The last time I’ve used dating apps was back in 2020 and I don’t rmb the dating scene being this difficult? Maybe it’s always been like this but I just got lucky or, well, unlucky since my last r/s didn’t work out ha.

A little bit of content on my background: I don’t wanna come off as bragging but from feedback from friends and exes, I’m considered to be a good catch in terms of looks + intellect + character.

I’m honestly polite and genuinely nice to people (until they give me a reason not to be). Think of me as the girl who got catfished on a date but still stayed till the end ‘cos I felt bad leaving halfway.

Over the past ten years or so of getting in and out of r/s, the periods when I was single were shorter than the periods when I was attached.

Since my last r/s I really looked back and reflected on myself and I think my biggest problem back then was that I jumped into r/s after r/s too fast, and also that I might be too trusting of guys in the sense that some ppl tend to show the best/carefully constructed false image of themselves during the first few dates but later on relaxed and revealed how they really are like after we got tgt (or maybe they just got lazy lol).

It could be that I have a bad judgement of character too, idk. So this time I told myself I’m not gonna lower my standards, have patience in dating and getting to know someone really well. Right now this is actually the longest period of time I’ve been single.

So now I’ll go into the two dates I’ve gone on:

Date 1) Dinner + drinks date with a non-local and went on to have dessert + another round of drinks after. Date went well and spanned over like 5 hours.

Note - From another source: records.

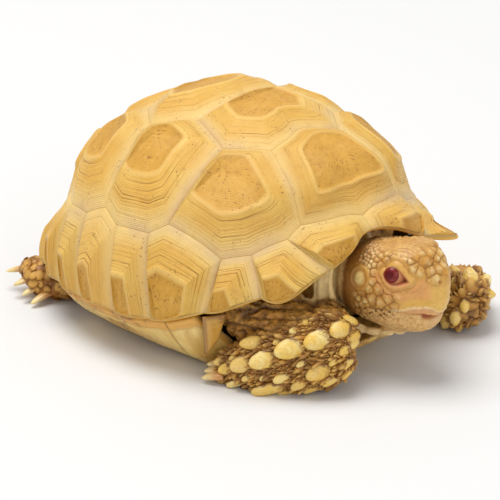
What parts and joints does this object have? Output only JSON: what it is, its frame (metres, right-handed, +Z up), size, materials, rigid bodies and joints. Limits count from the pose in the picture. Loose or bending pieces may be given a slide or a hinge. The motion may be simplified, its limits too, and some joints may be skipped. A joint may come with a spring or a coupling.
{
  "type": "sulcata tortoise, still model",
  "caption": "Life-size still model of a juvenile ivory sulcata tortoise at rest on its belly, legs folded, head out and turned to its left.",
  "frame": {"origin": "on the floor, under the middle of the belly, at the bottom face of the abdominal plates", "axes": "-Y toward the head, +X to the animal's left, +Z up"},
  "size_m": [0.0886, 0.1136, 0.0558],
  "materials": {
    "carapace_horn": "satin keratin",
    "plastron_horn": "satin keratin",
    "skin": "dry scaly skin",
    "head_skin": "dry scaly skin",
    "eye": "wet gloss"
  },
  "bodies": {
    "root": {"axillary_left": "plastron_horn", "axillary_right": "plastron_horn", "costal_1_left": "carapace_horn", "costal_1_right": "carapace_horn", "costal_2_left": "carapace_horn", "costal_2_right": "carapace_horn", "costal_3_left": "carapace_horn", "costal_3_right": "carapace_horn", "costal_4_left": "carapace_horn", "costal_4_right": "carapace_horn", "eye_left": "eye", "eye_right": "eye", "foreleg_left": "skin", "foreleg_right": "skin", "head": "head_skin", "hindleg_left": "skin", "hindleg_right": "skin", "marginal_01_left": "carapace_horn", "marginal_01_right": "carapace_horn", "marginal_02_left": "carapace_horn", "marginal_02_right": "carapace_horn", "marginal_03_left": "carapace_horn", "marginal_03_right": "carapace_horn", "marginal_04_left": "carapace_horn", "marginal_04_right": "carapace_horn", "marginal_05_left": "carapace_horn", "marginal_05_right": "carapace_horn", "marginal_06_left": "carapace_horn", "marginal_06_right": "carapace_horn", "marginal_07_left": "carapace_horn", "marginal_07_right": "carapace_horn", "marginal_08_left": "carapace_horn", "marginal_08_right": "carapace_horn", "marginal_09_left": "carapace_horn", "marginal_09_right": "carapace_horn", "marginal_10_left": "carapace_horn", "marginal_10_right": "carapace_horn", "marginal_11_left": "carapace_horn", "marginal_11_right": "carapace_horn", "neck": "skin", "plastron_abdominal": "plastron_horn", "plastron_anal": "plastron_horn", "plastron_femoral": "plastron_horn", "plastron_gular": "plastron_horn", "plastron_humeral": "plastron_horn", "plastron_pectoral": "plastron_horn", "supracaudal": "carapace_horn", "tail": "skin", "trunk": "skin", "vertebral_1": "carapace_horn", "vertebral_2": "carapace_horn", "vertebral_3": "carapace_horn", "vertebral_4": "carapace_horn", "vertebral_5": "carapace_horn"}
  },
  "joints": []
}
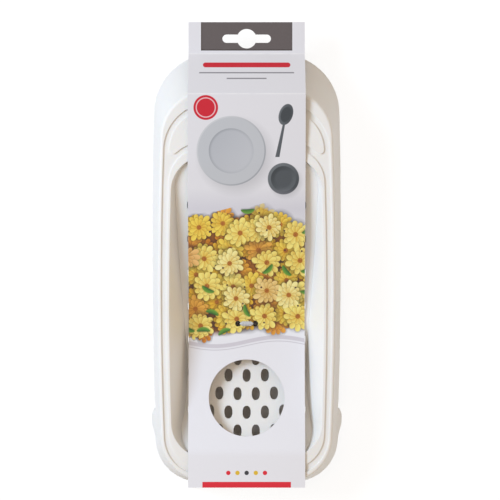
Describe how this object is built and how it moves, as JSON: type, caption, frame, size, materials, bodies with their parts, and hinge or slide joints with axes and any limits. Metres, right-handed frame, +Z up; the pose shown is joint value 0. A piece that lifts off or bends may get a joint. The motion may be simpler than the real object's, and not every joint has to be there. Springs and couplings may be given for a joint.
{
  "type": "spaetzle grater in a card sleeve",
  "caption": "Long white moulded spaetzle grater with a bowed oval-holed floor, channelled rim and pot hooks, in a folded printed card sleeve with hang tab, dark scraper below.",
  "frame": {"origin": "middle of the pack's footprint, on the underside of the sleeve's back panel", "axes": "+X across the tray, to the right with the hang tab at the top; +Y along the tray towards the hang tab; +Z up, out of the tray"},
  "size_m": [0.1276, 0.3097, 0.0539],
  "materials": {
    "white_moulding": "fine satin moulding",
    "dark_moulding": "fine matt moulding",
    "printed_card": "coated and printed paperboard, bare grey-brown board inside",
    "clear_tie": "milky clear ribbon with a thin wire core"
  },
  "bodies": {
    "grater": {"tray_frame": "white_moulding", "hole_plate": "white_moulding", "sleeve_end_panel": "printed_card"},
    "front_panel": {"sleeve_front_panel": "printed_card"},
    "back_panel": {"sleeve_back_panel": "printed_card"},
    "tie": {"tie": "clear_tie"},
    "scraper": {"scraper": "dark_moulding"}
  },
  "joints": [
    {"name": "front_panel_hinge", "type": "hinge", "parent": "grater", "child": "front_panel", "pos_m": [0, -0.1511, 0.03915], "axis": [1, 0, 0], "range_deg": [0, 150]},
    {"name": "tie_pull", "type": "slide", "parent": "front_panel", "child": "tie", "axis": [0, 0, 1], "range_m": [0, 0.02]},
    {"name": "back_panel_hinge", "type": "hinge", "parent": "grater", "child": "back_panel", "pos_m": [0, -0.15485, 0], "axis": [1, 0, 0], "range_deg": [-110, 0]},
    {"name": "scraper_drop", "type": "slide", "parent": "grater", "child": "scraper", "axis": [0, 0, 1], "range_m": [-0.12, 0]}
  ],
  "couplings": [
    {"joint": "scraper_drop", "follows": "back_panel_hinge", "m_per_rad": 0.06}
  ]
}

He showed a lot of interest in me, mirrored body languages and mild body contact like moving closer to me all that stuff.

He asked me out for a 2nd date following week, I couldn’t make it so I proposed an alternative date and he said he’d lemme know how his following week looks but he never did. So I checked in with him and I got slow ghosted after that lol.

Date 2) Quick dinner + movie date with a local who’s lived overseas and just came back not too long ago. We chatted almost daily for a mth before he asked me out.

I knew it was a bad idea if you don’t meetup after 1-2 weeks max of texting cos you’d tend to form a fantasy/ideal image of the person as time goes on and they’d often not come to meet the expectations when you finally do meet up in person.

But I really didn’t wanna ask a guy out so I waited. Turned out to be a super awkward date with no chemistry.

I’ve since downloaded 2 more dating apps and it’s not looking so good either so I’m feeling quite jaded and honestly afraid I might really end up being alone forever lol.

I always heard that ladies have a better shot at dating or have an abundance of guys to choose from but I’m having a difficult time finding guys I’d like to swipe on whom I have even a little bit of interest in. I’m not sure if it’s cos I’m older so I’m pickier or is the dating scene really bad now?

It’s been a long post but I’d really love to find out and hear any ladies’ (and guys’) dating experiences in SG!